Data extract =>
□ □ □
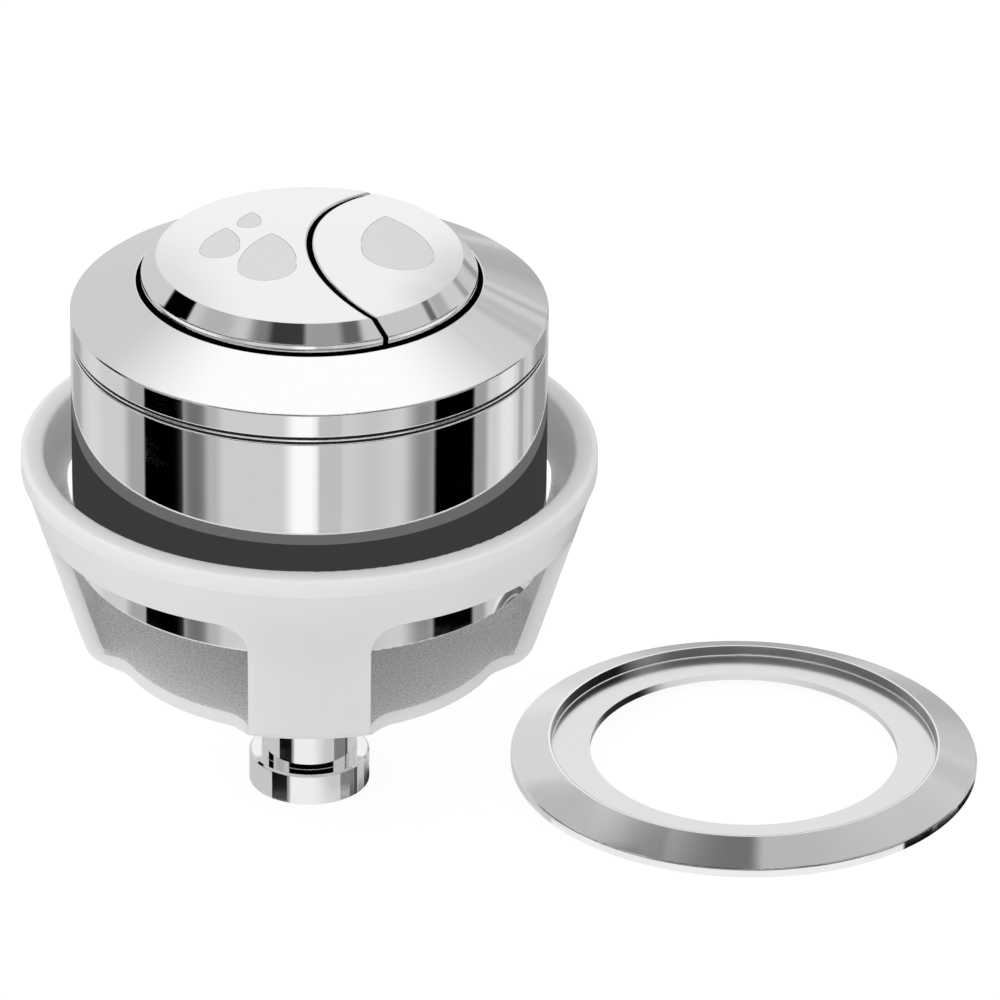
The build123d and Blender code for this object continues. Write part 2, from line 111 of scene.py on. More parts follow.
# The trim ring's shading: start, end and the tone after them, in degrees round from the front

BEVEL_SHADES = ((-52.0, -5.0, 0.42), (-2.0, 3.0, 0.68), (12.0, 75.0, 0.97))
BEVEL_BACK = (140.0, 168.0, 0.74)
BEVEL_WAVER = 3.0

# The trim ring's recess: its dark part and that part's fade in degrees, greys, floor tone and roughness

RECESS_DARK = -129.0
RECESS_DARK_FADE = (25.0, 10.0)
RECESS_GREYS = (0.42, 0.62)
RECESS_BLACK = 0.02
RECESS_FLOOR_TONE = 0.87
RECESS_FLOOR_ROUGHNESS = 0.2
RECESS_WALL_ROUGHNESS = 0.4

# From a tone as the eye sees it to the light itself

EYE_POWER = 2.2


class Panel(NamedTuple):
    """A studio panel that only polished metal sees: its place, size and tone, with angles in degrees.

    Azimuth 0 is the front of the object and 90 is +X. Tone is the brightness as the eye sees it.
    Edge is the softness of its outline, and rim that of its top and foot where it differs."""

    azimuth: float
    half_width: float
    low: float
    high: float
    edge: float
    tone: float
    rim: float = 0.0


class ActuatorFinish(bpy.types.PropertyGroup):
    """Colours and surface values of the actuator's finishes."""

    chrome_colour: FloatVectorProperty(
        name="Chrome", description="Reflected colour of the polished chrome", subtype="COLOR",
        size=3, min=0, max=1, default=(0.9, 0.9, 0.905),
    )
    chrome_roughness: FloatProperty(
        name="Chrome roughness", description="Blur of the polished chrome", min=0, max=1, default=0.035,
    )
    trim_roughness: FloatProperty(
        name="Trim roughness", description="Blur of the trim ring's bevel", min=0, max=1, default=0.14,
    )
    mark_colour: FloatVectorProperty(
        name="Marks", description="Colour of the drop marks", subtype="COLOR",
        size=3, min=0, max=1, default=(0.76, 0.76, 0.76),
    )
    cage_colour: FloatVectorProperty(
        name="Cage", description="Colour of the cage's plastic", subtype="COLOR",
        size=3, min=0, max=1, default=(0.9, 0.9, 0.9),
    )


class ActuatorThread(bpy.types.PropertyGroup):
    """Sizes of the thread on the spigot's shank."""

    pitch: FloatProperty(
        name="Pitch", description="Rise of the thread in one turn", unit="LENGTH",
        default=1.0 * millimetre,
    )
    depth: FloatProperty(
        name="Depth", description="Height of the thread over the shank", unit="LENGTH",
        default=0.45 * millimetre,
    )
    steps: IntProperty(
        name="Steps", description="Points in one turn of the thread", min=16, default=72,
    )


class ActuatorStudio(bpy.types.PropertyGroup):
    """Camera, lamps and floor."""

    elevation: FloatProperty(
        name="Elevation", description="Angle at which the camera looks down", subtype="ANGLE",
        default=math.radians(27.8),
    )
    distance: FloatProperty(
        name="Distance", description="From the camera to the point that it looks at", unit="LENGTH",
        default=1.3733,
    )
    aim_height: FloatProperty(
        name="Aim height", description="Height on the drum's axis that the camera looks at",
        unit="LENGTH", default=48.2 * millimetre,
    )
    shift: FloatProperty(
        name="Shift", description="Sideways shift that takes in the trim ring", default=0.1906,
    )
    lens: FloatProperty(
        name="Lens", description="Focal length of the camera in millimetres", default=324.0,
    )
    ambient: FloatProperty(
        name="Ambient", description="Soft light from all round", min=0, default=0.78,
    )
    key_power: FloatProperty(
        name="Key lamp", description="Power of the large soft lamp", subtype="POWER", default=9.0,
    )
    floor_width: FloatProperty(
        name="Floor", description="Width of the floor", unit="LENGTH", default=6.0,
    )
    lamp_width: FloatProperty(
        name="Key lamp width", description="Width of the large soft lamp", unit="LENGTH", default=1.4,
    )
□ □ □
Request => Reproduce, please, the lines of the material from its first line down to the line containing "# The trim ring's recess: its", keeping both ends and nothing beyond them.

Problem solution =>
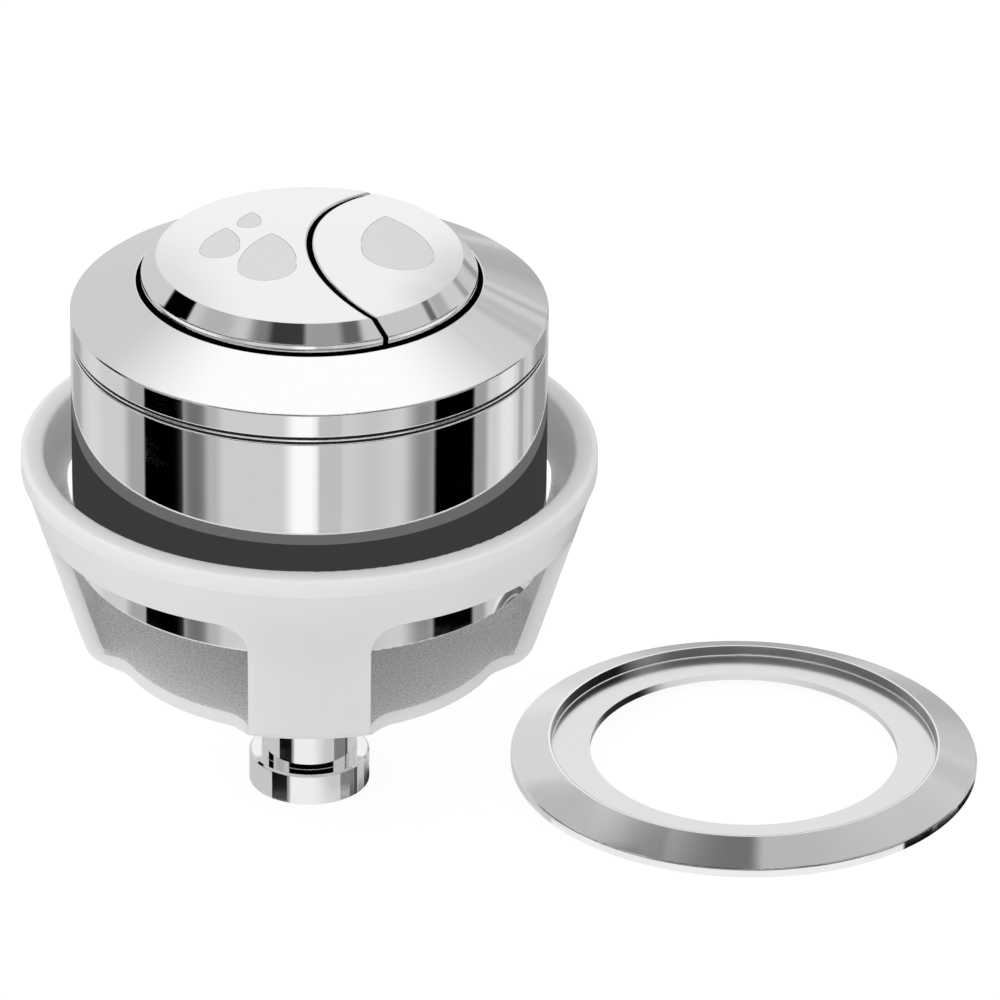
The build123d and Blender code for this object continues. Write part 2, from line 111 of scene.py on. More parts follow.
# The trim ring's shading: start, end and the tone after them, in degrees round from the front

BEVEL_SHADES = ((-52.0, -5.0, 0.42), (-2.0, 3.0, 0.68), (12.0, 75.0, 0.97))
BEVEL_BACK = (140.0, 168.0, 0.74)
BEVEL_WAVER = 3.0

# The trim ring's recess: its dark part and that part's fade in degrees, greys, floor tone and roughness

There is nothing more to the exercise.